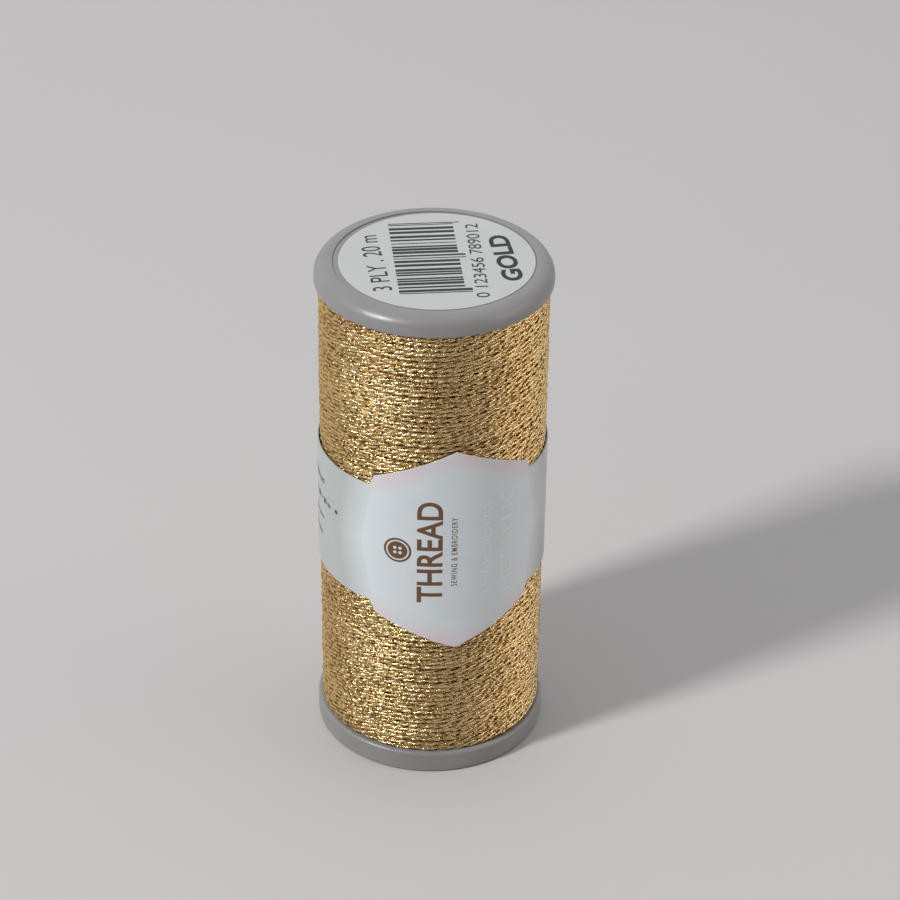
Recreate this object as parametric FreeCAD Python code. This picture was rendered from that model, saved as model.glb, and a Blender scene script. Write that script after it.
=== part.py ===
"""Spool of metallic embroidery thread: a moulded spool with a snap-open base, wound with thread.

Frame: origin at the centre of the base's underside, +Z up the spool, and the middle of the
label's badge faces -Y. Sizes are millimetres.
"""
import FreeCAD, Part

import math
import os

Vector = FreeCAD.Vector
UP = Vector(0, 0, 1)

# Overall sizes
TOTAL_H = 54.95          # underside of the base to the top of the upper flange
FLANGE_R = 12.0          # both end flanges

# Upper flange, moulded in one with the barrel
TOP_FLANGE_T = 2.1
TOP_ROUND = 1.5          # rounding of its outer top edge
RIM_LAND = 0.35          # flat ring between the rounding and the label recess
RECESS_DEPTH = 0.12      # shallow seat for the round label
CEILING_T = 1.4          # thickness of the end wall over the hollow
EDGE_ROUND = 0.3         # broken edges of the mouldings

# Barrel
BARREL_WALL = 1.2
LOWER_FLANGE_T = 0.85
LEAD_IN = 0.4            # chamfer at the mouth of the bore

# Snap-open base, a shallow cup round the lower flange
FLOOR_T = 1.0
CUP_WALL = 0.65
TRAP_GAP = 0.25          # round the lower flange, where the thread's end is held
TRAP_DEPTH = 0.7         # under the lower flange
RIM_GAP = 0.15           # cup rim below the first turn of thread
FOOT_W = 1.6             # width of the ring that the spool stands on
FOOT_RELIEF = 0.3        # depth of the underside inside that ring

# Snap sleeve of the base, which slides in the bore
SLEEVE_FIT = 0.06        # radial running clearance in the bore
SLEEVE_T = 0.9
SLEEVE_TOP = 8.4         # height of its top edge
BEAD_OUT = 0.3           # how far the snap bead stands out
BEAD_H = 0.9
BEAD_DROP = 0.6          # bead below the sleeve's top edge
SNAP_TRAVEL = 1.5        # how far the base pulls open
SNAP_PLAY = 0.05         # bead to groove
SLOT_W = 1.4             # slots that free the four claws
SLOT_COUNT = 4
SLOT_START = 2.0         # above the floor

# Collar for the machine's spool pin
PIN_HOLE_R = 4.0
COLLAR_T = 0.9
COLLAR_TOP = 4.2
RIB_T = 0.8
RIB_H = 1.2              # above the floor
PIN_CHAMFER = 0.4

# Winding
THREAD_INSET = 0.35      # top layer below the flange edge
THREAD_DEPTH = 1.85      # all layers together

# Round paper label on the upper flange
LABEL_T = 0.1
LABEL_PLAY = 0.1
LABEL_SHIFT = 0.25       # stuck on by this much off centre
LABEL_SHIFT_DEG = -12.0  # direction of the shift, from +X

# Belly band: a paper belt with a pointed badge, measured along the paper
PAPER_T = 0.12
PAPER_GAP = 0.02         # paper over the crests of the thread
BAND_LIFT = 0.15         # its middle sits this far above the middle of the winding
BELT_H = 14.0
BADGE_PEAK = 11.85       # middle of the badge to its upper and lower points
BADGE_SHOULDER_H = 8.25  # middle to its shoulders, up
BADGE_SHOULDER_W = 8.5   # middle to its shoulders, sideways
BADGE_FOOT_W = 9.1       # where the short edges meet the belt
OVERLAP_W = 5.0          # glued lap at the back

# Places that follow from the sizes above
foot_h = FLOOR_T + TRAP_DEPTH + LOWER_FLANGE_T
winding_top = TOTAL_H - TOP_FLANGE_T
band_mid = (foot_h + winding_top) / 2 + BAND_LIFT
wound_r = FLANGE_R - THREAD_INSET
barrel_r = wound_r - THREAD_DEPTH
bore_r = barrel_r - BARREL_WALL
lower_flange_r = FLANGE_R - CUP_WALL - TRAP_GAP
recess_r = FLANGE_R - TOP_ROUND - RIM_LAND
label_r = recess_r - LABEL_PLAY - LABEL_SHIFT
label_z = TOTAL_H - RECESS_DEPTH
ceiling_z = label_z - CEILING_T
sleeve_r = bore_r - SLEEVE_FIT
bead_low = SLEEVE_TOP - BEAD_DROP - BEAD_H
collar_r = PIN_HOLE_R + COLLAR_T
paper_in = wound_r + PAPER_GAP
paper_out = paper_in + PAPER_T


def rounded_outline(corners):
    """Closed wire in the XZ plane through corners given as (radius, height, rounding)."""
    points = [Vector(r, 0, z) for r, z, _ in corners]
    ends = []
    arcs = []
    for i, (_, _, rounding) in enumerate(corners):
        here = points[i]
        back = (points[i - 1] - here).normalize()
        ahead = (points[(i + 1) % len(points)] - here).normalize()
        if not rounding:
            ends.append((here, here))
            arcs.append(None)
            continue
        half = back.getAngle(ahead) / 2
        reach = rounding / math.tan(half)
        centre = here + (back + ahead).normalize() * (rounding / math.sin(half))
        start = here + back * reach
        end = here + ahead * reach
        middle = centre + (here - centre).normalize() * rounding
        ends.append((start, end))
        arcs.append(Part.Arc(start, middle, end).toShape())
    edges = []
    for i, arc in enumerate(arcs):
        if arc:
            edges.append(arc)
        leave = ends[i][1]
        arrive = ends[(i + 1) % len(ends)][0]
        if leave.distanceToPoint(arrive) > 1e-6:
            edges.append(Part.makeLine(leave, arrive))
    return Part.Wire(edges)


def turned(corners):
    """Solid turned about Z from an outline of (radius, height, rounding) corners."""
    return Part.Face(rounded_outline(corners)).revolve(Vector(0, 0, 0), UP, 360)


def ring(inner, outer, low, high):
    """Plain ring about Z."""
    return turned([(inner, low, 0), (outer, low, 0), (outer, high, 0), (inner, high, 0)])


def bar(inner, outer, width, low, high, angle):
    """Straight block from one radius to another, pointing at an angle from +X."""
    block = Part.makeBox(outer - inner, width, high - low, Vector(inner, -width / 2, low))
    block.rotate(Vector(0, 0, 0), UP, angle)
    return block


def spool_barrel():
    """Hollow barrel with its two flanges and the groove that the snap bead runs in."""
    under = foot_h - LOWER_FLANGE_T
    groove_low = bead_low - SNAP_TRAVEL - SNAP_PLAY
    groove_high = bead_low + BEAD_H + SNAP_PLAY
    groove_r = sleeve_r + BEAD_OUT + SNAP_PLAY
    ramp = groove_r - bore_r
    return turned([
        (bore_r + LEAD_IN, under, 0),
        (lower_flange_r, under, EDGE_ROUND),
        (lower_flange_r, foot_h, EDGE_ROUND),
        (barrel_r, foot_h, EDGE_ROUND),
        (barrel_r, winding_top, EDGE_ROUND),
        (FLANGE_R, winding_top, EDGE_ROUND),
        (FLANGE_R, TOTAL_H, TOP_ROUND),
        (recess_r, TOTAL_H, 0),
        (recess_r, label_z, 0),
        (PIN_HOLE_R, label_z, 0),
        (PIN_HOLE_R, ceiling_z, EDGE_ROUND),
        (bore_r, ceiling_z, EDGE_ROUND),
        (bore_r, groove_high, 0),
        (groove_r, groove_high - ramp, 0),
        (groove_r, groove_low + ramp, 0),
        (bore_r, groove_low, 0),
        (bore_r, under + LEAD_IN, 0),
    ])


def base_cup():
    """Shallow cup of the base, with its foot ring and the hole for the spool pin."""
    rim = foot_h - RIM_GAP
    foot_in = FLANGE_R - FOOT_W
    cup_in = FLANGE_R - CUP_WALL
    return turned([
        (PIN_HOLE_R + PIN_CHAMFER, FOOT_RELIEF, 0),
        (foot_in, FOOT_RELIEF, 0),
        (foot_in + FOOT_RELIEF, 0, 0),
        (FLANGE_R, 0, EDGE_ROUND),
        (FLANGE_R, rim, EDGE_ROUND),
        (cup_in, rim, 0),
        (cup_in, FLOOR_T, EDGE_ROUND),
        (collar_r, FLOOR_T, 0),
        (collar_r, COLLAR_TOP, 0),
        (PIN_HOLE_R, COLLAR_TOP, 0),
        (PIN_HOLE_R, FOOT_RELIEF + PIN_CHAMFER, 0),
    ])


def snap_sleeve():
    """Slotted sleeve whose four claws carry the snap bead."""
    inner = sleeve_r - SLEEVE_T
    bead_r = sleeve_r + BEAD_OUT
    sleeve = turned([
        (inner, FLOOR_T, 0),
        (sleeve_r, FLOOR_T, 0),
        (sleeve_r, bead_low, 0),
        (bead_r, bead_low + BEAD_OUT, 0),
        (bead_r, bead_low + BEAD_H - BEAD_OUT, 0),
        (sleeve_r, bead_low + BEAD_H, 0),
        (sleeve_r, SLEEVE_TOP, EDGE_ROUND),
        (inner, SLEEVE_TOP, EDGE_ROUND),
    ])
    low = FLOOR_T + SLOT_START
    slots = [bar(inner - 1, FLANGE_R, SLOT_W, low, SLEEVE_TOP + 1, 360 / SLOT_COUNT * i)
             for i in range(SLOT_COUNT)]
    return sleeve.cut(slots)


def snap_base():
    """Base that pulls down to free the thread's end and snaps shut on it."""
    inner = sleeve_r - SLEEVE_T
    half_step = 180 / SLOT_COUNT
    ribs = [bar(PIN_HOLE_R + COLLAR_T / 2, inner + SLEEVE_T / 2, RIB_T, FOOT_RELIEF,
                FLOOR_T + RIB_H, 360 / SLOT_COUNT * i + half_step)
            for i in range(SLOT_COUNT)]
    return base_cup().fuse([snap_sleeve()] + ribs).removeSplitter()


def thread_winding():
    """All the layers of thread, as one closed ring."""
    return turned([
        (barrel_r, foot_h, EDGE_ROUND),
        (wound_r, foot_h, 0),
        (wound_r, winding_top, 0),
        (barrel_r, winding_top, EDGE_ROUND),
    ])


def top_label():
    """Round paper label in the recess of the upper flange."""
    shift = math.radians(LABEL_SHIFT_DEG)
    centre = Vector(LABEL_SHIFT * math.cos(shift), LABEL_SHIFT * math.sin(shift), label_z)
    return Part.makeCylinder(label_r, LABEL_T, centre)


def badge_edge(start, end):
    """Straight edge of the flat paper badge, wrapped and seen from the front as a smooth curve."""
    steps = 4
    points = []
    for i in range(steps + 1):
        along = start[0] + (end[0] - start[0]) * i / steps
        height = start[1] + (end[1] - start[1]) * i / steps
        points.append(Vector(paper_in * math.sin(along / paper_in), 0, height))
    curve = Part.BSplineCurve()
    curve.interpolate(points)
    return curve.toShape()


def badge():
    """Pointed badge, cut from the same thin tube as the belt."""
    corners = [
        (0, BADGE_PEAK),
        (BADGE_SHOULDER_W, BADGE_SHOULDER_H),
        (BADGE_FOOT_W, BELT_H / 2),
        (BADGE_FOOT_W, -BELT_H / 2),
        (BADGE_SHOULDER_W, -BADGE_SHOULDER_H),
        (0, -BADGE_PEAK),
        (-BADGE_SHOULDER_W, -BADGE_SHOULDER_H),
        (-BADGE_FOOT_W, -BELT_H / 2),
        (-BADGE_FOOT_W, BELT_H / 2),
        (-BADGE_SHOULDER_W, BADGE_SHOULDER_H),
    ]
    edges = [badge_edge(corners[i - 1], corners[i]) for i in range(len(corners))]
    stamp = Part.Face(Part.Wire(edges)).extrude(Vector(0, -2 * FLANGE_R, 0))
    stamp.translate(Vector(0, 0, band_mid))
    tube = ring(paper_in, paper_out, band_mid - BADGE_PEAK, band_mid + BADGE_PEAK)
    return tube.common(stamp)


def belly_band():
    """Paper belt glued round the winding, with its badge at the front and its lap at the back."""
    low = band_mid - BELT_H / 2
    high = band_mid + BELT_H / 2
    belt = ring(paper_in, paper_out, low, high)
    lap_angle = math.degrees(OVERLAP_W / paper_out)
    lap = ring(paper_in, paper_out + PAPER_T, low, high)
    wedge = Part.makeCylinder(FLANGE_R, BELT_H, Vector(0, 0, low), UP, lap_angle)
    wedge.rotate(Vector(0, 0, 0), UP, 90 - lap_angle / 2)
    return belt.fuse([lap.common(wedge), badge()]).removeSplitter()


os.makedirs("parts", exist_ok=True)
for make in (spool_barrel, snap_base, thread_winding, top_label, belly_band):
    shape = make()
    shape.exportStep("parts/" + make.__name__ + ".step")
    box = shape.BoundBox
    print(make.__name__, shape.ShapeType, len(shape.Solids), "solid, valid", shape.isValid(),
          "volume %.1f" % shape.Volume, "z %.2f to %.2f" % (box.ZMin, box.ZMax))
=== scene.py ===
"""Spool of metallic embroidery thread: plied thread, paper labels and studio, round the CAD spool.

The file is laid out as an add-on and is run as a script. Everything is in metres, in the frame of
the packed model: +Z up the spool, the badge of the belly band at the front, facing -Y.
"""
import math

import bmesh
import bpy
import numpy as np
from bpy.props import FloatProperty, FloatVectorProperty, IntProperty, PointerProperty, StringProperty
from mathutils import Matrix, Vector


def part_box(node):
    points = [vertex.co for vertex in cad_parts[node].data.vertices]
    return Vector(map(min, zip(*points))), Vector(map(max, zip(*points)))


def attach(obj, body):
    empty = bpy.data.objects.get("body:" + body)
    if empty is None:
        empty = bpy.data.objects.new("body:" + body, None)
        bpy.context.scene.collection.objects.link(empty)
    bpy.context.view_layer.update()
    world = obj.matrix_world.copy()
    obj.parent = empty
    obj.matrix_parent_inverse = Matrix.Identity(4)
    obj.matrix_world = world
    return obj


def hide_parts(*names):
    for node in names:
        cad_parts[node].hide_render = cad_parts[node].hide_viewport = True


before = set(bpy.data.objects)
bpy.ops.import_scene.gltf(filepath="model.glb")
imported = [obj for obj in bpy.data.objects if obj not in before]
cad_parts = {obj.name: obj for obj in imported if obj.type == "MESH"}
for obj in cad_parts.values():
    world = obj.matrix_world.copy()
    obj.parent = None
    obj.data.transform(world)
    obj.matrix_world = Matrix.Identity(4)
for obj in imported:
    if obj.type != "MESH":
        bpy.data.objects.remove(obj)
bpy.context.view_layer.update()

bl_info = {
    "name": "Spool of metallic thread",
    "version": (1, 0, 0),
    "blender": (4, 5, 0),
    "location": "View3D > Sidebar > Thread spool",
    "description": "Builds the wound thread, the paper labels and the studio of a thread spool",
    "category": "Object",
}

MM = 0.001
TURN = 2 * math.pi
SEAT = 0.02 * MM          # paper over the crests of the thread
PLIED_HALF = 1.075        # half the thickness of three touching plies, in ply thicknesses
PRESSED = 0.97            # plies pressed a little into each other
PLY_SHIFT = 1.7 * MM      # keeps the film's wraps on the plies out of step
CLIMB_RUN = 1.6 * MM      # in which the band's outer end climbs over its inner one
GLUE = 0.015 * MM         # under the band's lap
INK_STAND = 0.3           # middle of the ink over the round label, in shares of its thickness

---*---

● WHAT IS NEEDED
Begin at the line containing "for make in", end at the line containing "the CAD spool.", and reproduce every line in that range exactly, both ends included.

● EXERCISE RESULT
for make in (spool_barrel, snap_base, thread_winding, top_label, belly_band):
    shape = make()
    shape.exportStep("parts/" + make.__name__ + ".step")
    box = shape.BoundBox
    print(make.__name__, shape.ShapeType, len(shape.Solids), "solid, valid", shape.isValid(),
          "volume %.1f" % shape.Volume, "z %.2f to %.2f" % (box.ZMin, box.ZMax))
=== scene.py ===
"""Spool of metallic embroidery thread: plied thread, paper labels and studio, round the CAD spool.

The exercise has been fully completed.